What is needed ->
Pick out each line containing the string "points" and copy it.

Extracted records ->
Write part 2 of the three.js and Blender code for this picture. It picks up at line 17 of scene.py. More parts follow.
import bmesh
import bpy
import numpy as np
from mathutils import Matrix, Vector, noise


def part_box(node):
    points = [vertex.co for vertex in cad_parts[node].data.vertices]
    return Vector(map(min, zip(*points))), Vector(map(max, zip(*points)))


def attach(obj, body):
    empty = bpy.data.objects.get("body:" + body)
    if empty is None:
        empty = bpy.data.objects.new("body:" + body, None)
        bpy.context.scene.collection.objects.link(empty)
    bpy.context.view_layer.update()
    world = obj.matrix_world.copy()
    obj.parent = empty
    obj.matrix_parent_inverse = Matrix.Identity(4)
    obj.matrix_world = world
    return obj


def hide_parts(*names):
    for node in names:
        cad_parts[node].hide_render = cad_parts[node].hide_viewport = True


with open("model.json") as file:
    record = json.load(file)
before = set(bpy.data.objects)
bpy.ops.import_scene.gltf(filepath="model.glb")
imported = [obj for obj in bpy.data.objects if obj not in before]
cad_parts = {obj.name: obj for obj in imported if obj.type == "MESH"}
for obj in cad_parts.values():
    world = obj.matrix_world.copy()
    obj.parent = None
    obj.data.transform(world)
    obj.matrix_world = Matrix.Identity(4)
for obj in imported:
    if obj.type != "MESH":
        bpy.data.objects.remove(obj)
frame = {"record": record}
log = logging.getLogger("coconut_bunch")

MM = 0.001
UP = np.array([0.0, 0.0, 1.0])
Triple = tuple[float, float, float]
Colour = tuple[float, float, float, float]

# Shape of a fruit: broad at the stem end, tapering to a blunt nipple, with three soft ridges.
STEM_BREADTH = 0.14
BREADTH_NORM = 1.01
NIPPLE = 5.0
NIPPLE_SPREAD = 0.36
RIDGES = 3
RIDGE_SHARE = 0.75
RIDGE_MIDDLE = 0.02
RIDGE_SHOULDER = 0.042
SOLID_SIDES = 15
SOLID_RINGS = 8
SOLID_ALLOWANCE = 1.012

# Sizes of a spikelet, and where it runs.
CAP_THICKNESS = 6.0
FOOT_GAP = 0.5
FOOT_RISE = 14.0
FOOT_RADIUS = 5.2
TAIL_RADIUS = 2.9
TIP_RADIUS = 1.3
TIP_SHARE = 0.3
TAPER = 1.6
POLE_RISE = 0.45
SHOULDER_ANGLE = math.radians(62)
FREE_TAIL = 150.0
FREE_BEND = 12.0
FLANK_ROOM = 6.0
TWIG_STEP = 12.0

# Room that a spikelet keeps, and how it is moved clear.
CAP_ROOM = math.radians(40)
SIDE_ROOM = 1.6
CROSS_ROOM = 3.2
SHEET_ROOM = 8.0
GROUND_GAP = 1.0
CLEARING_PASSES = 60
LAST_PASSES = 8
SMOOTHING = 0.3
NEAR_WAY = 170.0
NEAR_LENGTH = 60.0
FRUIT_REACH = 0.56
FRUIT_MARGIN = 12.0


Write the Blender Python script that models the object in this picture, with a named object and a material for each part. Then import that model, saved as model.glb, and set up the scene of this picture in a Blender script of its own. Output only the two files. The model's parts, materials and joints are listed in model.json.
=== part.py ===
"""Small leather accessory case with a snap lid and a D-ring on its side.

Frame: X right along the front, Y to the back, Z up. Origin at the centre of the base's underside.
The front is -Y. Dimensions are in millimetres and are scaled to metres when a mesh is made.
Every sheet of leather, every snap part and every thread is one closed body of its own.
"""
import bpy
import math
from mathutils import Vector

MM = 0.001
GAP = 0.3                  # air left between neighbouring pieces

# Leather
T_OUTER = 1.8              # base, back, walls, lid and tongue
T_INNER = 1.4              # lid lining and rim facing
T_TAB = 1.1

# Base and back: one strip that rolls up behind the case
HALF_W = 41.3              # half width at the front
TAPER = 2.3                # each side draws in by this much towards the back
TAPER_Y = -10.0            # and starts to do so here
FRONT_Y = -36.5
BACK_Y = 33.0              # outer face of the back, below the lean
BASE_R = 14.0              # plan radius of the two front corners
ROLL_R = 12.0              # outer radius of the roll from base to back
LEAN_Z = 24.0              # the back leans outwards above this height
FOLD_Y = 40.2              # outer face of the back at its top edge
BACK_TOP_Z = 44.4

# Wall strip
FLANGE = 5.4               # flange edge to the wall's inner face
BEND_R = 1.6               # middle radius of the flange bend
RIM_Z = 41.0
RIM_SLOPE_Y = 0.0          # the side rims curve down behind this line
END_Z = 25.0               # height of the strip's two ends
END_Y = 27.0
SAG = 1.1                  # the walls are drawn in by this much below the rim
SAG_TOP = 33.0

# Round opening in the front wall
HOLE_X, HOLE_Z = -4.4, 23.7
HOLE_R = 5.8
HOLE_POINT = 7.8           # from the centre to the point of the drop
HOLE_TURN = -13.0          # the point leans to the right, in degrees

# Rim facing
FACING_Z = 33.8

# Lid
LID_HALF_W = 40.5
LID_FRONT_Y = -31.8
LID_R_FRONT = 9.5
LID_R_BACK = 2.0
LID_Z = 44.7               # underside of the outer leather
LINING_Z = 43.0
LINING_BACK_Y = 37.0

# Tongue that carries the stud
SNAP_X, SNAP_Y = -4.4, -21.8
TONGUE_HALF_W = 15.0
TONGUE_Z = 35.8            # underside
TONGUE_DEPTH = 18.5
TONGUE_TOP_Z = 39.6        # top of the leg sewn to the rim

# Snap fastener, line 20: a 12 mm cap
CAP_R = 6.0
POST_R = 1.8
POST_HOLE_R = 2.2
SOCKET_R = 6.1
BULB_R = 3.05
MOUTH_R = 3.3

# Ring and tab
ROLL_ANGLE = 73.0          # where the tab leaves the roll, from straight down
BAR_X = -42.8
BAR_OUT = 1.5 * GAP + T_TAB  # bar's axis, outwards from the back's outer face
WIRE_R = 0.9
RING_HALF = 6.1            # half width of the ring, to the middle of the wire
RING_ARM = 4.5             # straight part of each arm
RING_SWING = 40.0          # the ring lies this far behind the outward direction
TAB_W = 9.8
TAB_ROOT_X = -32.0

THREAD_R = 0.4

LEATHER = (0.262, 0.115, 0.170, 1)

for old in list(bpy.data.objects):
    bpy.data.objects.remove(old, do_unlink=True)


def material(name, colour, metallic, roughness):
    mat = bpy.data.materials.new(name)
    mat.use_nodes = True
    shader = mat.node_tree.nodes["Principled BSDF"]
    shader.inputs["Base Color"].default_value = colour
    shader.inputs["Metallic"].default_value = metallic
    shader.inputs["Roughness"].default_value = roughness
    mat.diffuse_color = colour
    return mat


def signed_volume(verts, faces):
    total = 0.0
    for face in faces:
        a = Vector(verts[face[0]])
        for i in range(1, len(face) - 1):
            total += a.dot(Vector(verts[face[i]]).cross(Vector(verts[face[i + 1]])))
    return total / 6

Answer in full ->
    points = [vertex.co for vertex in cad_parts[node].data.vertices]
    return Vector(map(min, zip(*points))), Vector(map(max, zip(*points)))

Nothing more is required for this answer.